Caution - Be certain to back up any data stored on the disks before you apply the patch. You can restore the files after the patch is applied. |
Patch 147034-01 causes the backplane to be partitioned into two disk zones, which have the following characteristics:
Zone A consists of backplane slots 0 through 7. Disks in zone A are managed exclusively by onboard SAS-2 controller 0. They are visible only to each other and to controller 0. Disks in zone A are not visible to any devices in zone B.
Zone B consists of backplane slots 8 through 15. Disks in zone B are managed exclusively by onboard SAS-2 controller 1. They are visible only to each other and to controller 1. Disks in zone B not visible to any devices in zone A.
Note - When zoning is enabled, devalias for slots 8-15 will be incorrect unless the system firmware is updated to either 8.0.5.b (or a higher 8.0 level) or to 8.1.0 (or higher).
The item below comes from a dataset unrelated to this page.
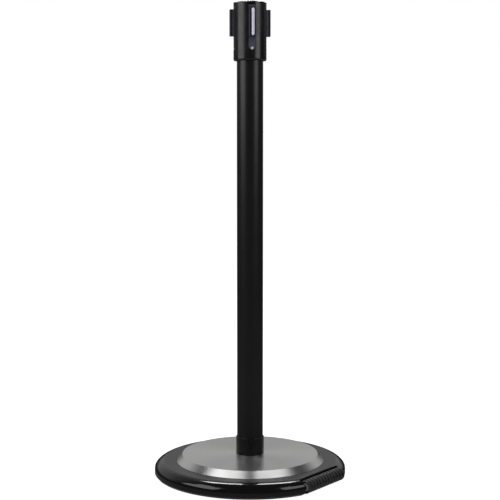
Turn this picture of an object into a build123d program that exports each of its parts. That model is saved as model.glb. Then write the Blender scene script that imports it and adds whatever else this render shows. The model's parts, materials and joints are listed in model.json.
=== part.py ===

See Minimum System Firmware for Valid devalias in Upper Disk Locations for more information.
These disk zone definitions are persistent. Their configuration cannot be modified and they remain in effect across power cycles and reboot operations. They must be active whenever the SAS-2 onboard controllers are used to manage disks in a sixteen-disk capable backplane.
However, if you use an internal PCIe RAID HBA instead of the onboard SAS-2 controllers, you must disable disk zoning. You do this with the following command:
# zoningcli disable zoning
The zoningcli command is contained in versions 2.1.1 and 2.2 of the Oracle Hardware Management Pack. See Oracle Hardware Management Pack 2.1.1 and 2.2 Support SPARC Platforms for more information.
The zoningcli command syntax also supports an enable subcommand, which you can use to re-enable disk zones A and B if they are ever disabled. For example, this step would be necessary if you remove an internal PCIe RAID HBA card and return control of the disks to the onboard SAS-2 controllers.
Because the zones are logically isolated from each other, RAID volumes created by controller 0 are restricted to disks in zone A. Likewise, RAID volumes created by controller 1 are restricted to disks in zone B.
Each onboard SAS-2 controller can create up to two hardware RAID volumes. That is, the maximum number of RAID volumes per disk zone is two.